WHAT NEEDS TO BE DONE
Below are some records. Copy every line in them that holds "each".

-- THE INPUT start --

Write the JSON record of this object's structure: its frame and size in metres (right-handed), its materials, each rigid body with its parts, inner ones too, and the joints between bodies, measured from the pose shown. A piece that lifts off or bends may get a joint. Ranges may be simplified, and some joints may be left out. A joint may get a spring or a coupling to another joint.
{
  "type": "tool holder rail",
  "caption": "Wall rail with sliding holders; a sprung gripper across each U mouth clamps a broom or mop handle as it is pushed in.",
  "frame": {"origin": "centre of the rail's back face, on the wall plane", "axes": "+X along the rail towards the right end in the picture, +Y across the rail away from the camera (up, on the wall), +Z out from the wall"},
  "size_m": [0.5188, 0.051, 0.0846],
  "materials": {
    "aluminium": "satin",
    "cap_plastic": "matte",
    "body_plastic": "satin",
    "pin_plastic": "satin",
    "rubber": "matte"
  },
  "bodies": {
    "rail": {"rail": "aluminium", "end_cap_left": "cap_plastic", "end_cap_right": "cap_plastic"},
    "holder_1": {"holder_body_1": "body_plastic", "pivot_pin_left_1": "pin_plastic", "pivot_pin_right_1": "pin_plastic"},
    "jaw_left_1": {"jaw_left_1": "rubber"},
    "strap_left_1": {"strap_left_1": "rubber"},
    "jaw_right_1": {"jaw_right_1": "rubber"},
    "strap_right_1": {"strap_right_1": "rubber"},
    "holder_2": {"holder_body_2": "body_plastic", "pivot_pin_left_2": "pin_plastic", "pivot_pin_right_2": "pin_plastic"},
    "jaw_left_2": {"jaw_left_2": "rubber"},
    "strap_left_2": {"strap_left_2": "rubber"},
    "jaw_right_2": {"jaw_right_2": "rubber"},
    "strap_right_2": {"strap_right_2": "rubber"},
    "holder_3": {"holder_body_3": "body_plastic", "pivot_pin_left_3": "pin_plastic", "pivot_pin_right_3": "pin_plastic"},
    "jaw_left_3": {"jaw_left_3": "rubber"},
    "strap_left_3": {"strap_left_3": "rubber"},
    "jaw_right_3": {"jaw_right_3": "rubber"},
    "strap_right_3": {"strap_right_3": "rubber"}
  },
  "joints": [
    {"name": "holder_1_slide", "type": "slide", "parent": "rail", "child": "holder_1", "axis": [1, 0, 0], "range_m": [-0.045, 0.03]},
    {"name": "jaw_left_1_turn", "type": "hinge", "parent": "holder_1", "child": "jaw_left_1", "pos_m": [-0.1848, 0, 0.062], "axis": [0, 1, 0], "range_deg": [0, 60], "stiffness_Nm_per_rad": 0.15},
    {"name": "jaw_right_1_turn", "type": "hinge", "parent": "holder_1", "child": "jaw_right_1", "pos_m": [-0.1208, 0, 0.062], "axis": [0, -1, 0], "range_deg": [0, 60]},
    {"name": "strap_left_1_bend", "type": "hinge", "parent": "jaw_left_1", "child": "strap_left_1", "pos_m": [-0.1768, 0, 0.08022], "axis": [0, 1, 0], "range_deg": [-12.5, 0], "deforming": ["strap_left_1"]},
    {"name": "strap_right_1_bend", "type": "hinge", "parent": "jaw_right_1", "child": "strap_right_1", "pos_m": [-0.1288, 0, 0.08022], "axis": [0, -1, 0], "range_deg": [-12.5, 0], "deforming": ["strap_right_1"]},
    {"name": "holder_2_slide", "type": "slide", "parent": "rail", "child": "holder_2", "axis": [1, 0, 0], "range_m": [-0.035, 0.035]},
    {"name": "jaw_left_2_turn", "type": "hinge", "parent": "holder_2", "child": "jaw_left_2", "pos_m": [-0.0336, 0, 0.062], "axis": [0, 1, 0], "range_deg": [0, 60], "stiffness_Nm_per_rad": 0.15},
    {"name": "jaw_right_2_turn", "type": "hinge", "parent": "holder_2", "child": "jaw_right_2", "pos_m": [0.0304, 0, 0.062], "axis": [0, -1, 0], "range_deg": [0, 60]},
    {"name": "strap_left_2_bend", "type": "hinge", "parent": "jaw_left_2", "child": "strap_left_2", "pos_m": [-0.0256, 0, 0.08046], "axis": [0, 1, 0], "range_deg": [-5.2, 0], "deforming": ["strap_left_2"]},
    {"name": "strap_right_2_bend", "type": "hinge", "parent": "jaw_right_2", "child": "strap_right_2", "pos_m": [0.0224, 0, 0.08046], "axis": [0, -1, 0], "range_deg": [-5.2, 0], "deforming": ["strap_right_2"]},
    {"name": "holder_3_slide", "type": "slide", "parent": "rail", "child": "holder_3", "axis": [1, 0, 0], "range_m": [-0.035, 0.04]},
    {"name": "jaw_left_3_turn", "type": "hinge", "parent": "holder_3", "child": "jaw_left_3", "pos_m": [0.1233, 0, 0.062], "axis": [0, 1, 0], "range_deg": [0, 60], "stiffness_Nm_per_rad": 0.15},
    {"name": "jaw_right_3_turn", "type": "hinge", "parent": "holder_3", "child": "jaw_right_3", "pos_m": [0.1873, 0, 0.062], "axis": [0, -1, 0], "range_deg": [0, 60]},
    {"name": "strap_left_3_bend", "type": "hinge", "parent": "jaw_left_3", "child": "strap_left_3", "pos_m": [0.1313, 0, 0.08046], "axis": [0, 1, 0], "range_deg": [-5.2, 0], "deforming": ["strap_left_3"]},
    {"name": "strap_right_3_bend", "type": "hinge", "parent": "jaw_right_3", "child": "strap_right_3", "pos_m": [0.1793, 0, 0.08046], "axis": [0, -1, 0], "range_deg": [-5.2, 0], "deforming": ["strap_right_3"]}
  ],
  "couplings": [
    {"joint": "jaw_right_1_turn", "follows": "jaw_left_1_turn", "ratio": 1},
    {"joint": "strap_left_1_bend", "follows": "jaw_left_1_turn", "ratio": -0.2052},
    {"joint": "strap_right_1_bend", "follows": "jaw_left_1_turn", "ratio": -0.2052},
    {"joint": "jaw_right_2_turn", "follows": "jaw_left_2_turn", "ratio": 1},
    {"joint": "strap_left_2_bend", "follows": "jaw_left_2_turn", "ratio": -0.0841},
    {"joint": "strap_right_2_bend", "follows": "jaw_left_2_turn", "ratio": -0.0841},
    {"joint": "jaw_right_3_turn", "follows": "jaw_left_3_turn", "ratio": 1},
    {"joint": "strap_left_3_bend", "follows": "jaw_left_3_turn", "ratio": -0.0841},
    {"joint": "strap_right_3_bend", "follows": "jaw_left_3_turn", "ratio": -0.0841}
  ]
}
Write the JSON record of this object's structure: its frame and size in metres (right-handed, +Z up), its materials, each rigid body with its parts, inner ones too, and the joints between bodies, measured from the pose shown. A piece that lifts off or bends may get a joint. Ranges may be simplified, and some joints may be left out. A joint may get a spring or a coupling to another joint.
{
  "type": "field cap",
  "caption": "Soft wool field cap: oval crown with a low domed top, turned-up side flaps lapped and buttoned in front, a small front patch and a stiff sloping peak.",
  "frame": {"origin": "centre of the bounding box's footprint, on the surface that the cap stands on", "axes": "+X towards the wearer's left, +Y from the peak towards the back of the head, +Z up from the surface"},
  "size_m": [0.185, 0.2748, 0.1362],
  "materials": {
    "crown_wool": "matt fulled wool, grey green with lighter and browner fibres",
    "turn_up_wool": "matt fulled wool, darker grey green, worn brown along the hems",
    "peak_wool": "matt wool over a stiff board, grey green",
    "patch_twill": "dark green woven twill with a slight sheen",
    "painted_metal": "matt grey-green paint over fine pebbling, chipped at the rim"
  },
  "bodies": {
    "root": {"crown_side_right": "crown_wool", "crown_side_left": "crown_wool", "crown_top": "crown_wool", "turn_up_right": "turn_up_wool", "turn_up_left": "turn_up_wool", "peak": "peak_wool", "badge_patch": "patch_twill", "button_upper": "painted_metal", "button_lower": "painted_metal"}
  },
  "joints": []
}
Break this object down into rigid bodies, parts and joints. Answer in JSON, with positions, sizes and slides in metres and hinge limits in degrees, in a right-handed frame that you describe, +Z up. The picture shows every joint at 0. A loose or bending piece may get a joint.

-- THE INPUT end --

ANSWER TO THE EXERCISE
Write the JSON record of this object's structure: its frame and size in metres (right-handed), its materials, each rigid body with its parts, inner ones too, and the joints between bodies, measured from the pose shown. A piece that lifts off or bends may get a joint. Ranges may be simplified, and some joints may be left out. A joint may get a spring or a coupling to another joint.
  "caption": "Wall rail with sliding holders; a sprung gripper across each U mouth clamps a broom or mop handle as it is pushed in.",
Write the JSON record of this object's structure: its frame and size in metres (right-handed, +Z up), its materials, each rigid body with its parts, inner ones too, and the joints between bodies, measured from the pose shown. A piece that lifts off or bends may get a joint. Ranges may be simplified, and some joints may be left out. A joint may get a spring or a coupling to another joint.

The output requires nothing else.